The single most important factor influencing the value of the Pound Sterling is monetary policy decided by the Bank of England. The BoE bases its decisions on whether it has achieved its primary goal of “price stability” – a steady inflation rate of around 2%. Its primary tool for achieving this is the adjustment of interest rates.
When inflation is too high, the BoE will try to rein it in by raising interest rates, making it more expensive for people and businesses to access credit. This is generally positive for GBP, as higher interest rates make the UK a more attractive place for global investors to park their money.

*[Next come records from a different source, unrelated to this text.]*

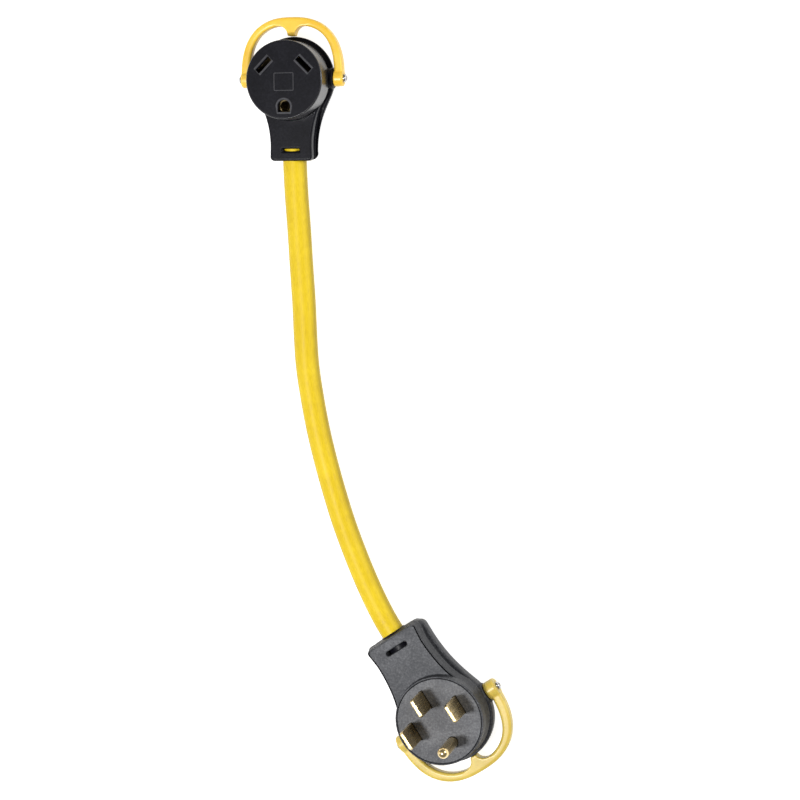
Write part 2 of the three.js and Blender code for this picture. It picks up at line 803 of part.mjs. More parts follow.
const male = headGroup(MALE);
addPiece(male, "male_grip_body", maleBody(), RUBBER);
addPiece(male, "male_blade_carrier", bladeCarrier(), RUBBER);
addPiece(male, "male_strain_relief", sleeve(), RUBBER);
addPiece(male, "male_hot_blade_x", blade(HOT_X, HOT_Y, true), BRASS);
addPiece(male, "male_hot_blade_y", blade(-HOT_X, HOT_Y, false), BRASS);
addPiece(male, "male_neutral_blade", blade(0, NEUTRAL_Y, true), BRASS);
addPiece(male, "male_ground_pin", earthPin(), BRASS);

for (const [prefix, head, frame] of [
  ["female", FEMALE, female],
  ["male", MALE, male],
]) {
  addPiece(frame, `${prefix}_handle`, handle(head), HANDLE_YELLOW);
  for (const [label, side] of [
    ["right", 1],
    ["left", -1],
  ]) {
    addPiece(frame, `${prefix}_pivot_screw_${label}`, screw(head, side), NICKEL);
    addPiece(frame, `${prefix}_threaded_insert_${label}`, threadedInsert(head, side), BRASS);
  }
}

addPiece(group, "cable_jacket", jacket(), CABLE_YELLOW);
// The same fan on the other side of the head.
const mirrored = (fan) => fan.map(([x, y, z]) => [-x, y, z]);

const CORES = [
  ["hot", -Math.PI / 6, mirrored(FEMALE_SIDE_FAN), MALE_HOT_FAN, CORE_BLACK],
  ["neutral", Math.PI + Math.PI / 6, FEMALE_SIDE_FAN, MALE_NEUTRAL_FAN, CORE_WHITE],
  ["ground", Math.PI / 2, FEMALE_EARTH_FAN, MALE_EARTH_FAN, CORE_GREEN],
];
for (const [label, angle, femaleFan, maleFan, look] of CORES)
  addPiece(group, `cable_${label}_core`, core(angle, femaleFan, maleFan), look);

export default group;
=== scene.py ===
"""Dogbone power adapter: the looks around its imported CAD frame.

Shapes are built in millimetres in each head's own frame, where the handle hinge lies on X, the
handle points to +Y, the cable leaves to -Y and the back is at z = 0. They are then placed in
the frame's metres from the handle joints.
"""
import json
import math

import bmesh
import bpy
from mathutils import Matrix, Vector


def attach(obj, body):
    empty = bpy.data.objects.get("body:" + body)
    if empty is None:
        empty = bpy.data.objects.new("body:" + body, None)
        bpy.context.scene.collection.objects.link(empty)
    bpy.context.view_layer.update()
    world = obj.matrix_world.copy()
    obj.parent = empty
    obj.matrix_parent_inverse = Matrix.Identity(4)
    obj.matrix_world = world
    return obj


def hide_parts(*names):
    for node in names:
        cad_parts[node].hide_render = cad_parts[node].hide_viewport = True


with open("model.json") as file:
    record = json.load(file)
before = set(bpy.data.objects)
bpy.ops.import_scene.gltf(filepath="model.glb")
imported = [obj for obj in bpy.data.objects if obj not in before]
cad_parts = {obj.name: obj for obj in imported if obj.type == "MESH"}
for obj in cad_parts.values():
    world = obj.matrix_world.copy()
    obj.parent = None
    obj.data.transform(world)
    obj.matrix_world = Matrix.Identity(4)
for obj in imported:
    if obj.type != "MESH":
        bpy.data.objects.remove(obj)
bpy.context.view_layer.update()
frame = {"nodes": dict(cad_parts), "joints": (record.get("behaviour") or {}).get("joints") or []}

ADAPTER = "adapter"
MM = 0.001
GAP = 0.3
OVER = 1.0
SOFT_VOXEL = 0.42
HANDLE_VOXEL = 0.36
SHARP = math.radians(32)

# Camera: where it stands, and the directions of its right and its view.
CAMERA_AT = (0.3577, 0.1417, 1.3904)
CAMERA_RIGHT = (0.97078, -0.00736, -0.23985)
CAMERA_VIEW = (-0.23940, -0.09787, -0.96597)
CAMERA_LENS = 100

# Studio: a white floor that gives off light of its own, an even sky, and square lamps as
# (name, place, size, energy).
FLOOR_HALF = 4
FLOOR_GLOW = 0.88
SKY = 0.24
LAMPS = [
    ("key", (-0.34, -0.30, 1.6), 0.18, 22),
    ("side", (-1.3, -0.2, 0.7), 0.9, 4),
    ("rim", (1.1, 0.35, 0.6), 0.35, 7),
]

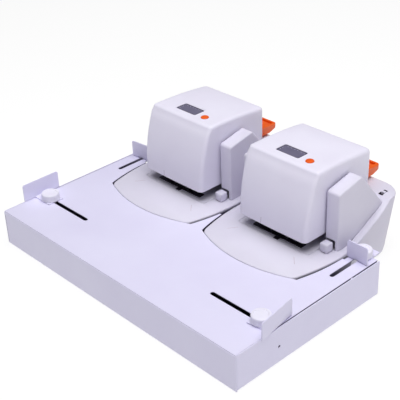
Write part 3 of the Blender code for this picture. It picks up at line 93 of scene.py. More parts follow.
# Which finish each kind of node takes, and how wide its edges are rounded, in metres
NODE_FINISHES = {
    "tray_top": ("tray_paint", 0.35 * MM),
    "tray_pan": ("tray_paint", 0.35 * MM),
    "foot": ("rubber_black", 0.5 * MM),
    "slide": ("steel", 0.2 * MM),
    "bracket": ("tray_paint", 0.25 * MM),
    "knob": ("knob_plastic", 0.4 * MM),
    "base": ("base_plastic", 0.5 * MM),
    "chassis": ("steel", 0.2 * MM),
    "table_panel": ("base_plastic", 0.2 * MM),
    "anvil": ("black_plastic", 0.2 * MM),
    "clincher": ("steel", 0.15 * MM),
    "depth_knob": ("base_plastic", 0.7 * MM),
    "paper_stop": ("steel", 0.15 * MM),
    "housing_left": ("base_plastic", 0.8 * MM),
    "housing_right": ("base_plastic", 0.8 * MM),
    "pivot_shaft": ("steel", 0.3 * MM),
    "head_cover": ("cover_plastic", 0.4 * MM),
    "head_frame": ("steel", 0.2 * MM),
    "display": ("display_window", 0.1 * MM),
    "start_button": ("orange_plastic", 0.3 * MM),
    "motor": ("steel", 0.4 * MM),
    "motor_pinion": ("steel", 0.1 * MM),
    "drive_gear": ("steel", 0.1 * MM),
    "driver": ("steel", 0.1 * MM),
    "cartridge": ("orange_plastic", 0.3 * MM),
    "power_switch": ("base_plastic", 0.25 * MM),
    "power_socket": ("black_plastic", 0.25 * MM),
}


def linear(red, green, blue):
    """A colour as the eye reads it, 0 to 255, as the linear values of a shader."""
    shares = (value / EYE_WHITE for value in (red, green, blue))
    return (*(((share + EYE_OFFSET) / (1 + EYE_OFFSET)) ** EYE_POWER for share in shares), 1.0)


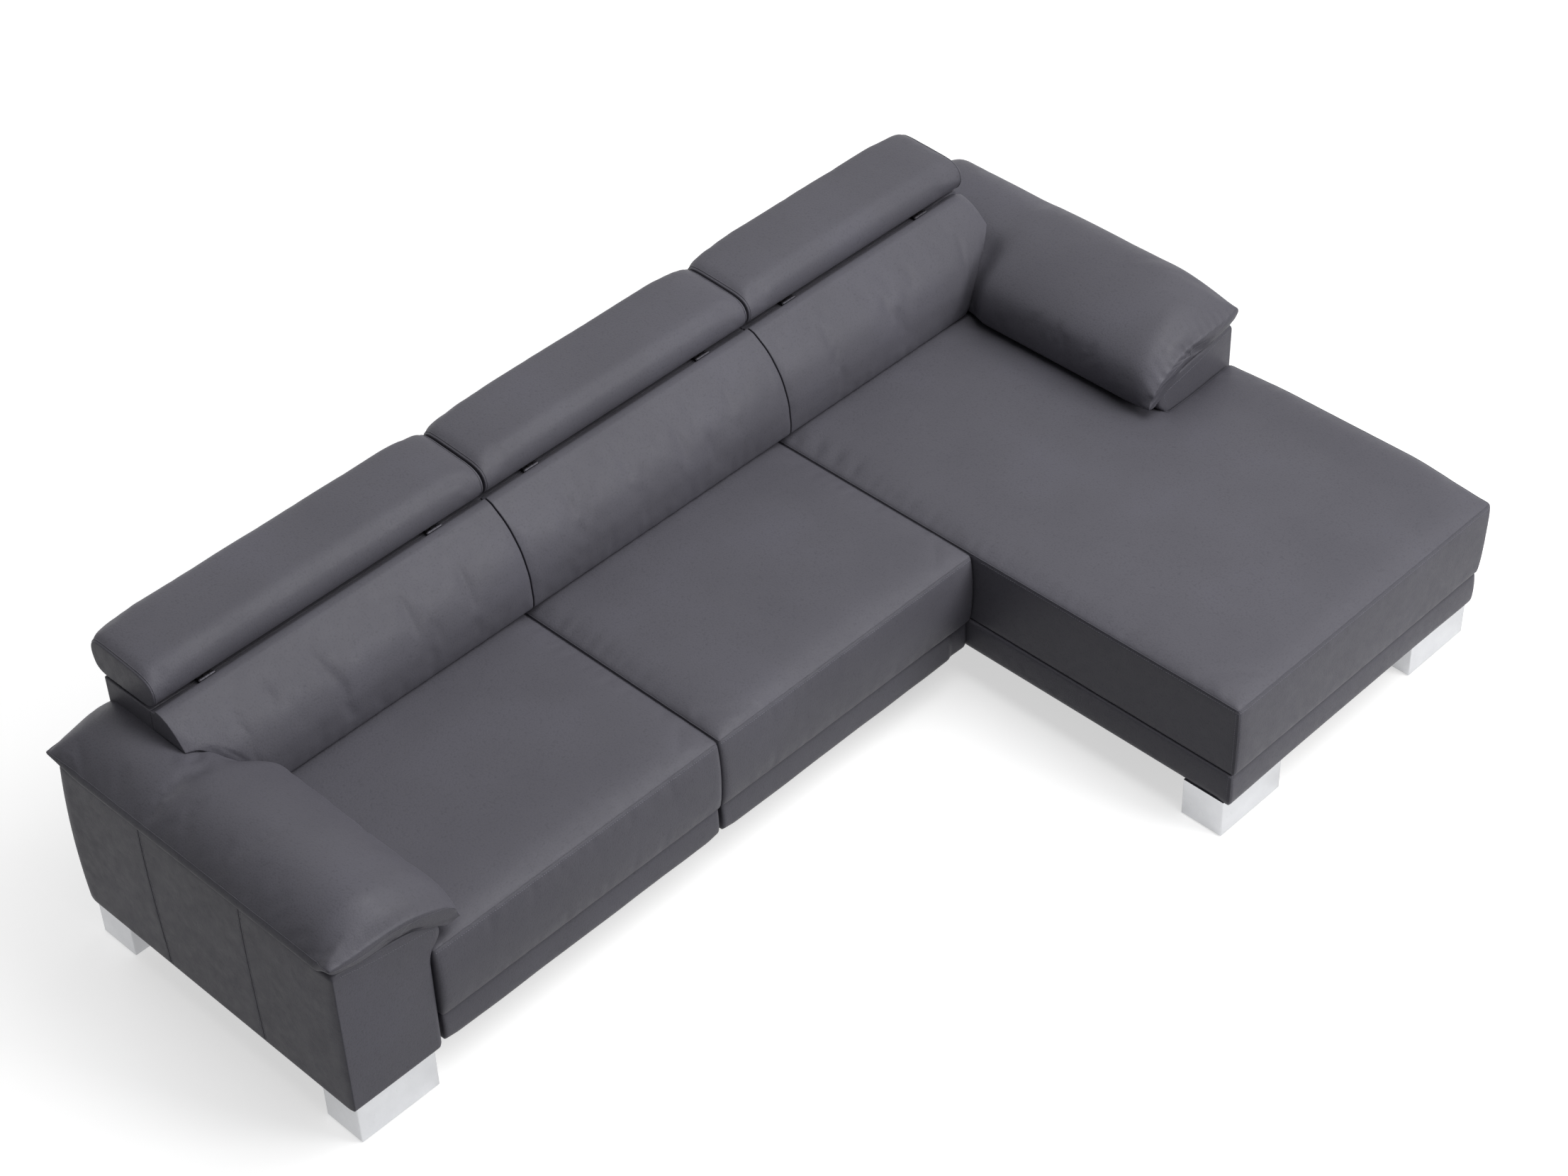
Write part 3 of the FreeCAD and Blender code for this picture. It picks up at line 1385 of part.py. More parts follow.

When inflation falls too low it is a sign economic growth is slowing. In this scenario, the BoE will consider lowering interest rates to cheapen credit so businesses will borrow more to invest in growth-generating projects.

Data releases gauge the health of the economy and can impact the value of the Pound Sterling. Indicators such as GDP, Manufacturing and Services PMIs, and employment can all influence the direction of the GBP.
A strong economy is good for Sterling. Not only does it attract more foreign investment but it may encourage the BoE to put up interest rates, which will directly strengthen GBP. Otherwise, if economic data is weak, the Pound Sterling is likely to fall.

Another significant data release for the Pound Sterling is the Trade Balance. This indicator measures the difference between what a country earns from its exports and what it spends on imports over a given period.
If a country produces highly sought-after exports, its currency will benefit purely from the extra demand created from foreign buyers seeking to purchase these goods. Therefore, a positive net Trade Balance strengthens a currency and vice versa for a negative balance.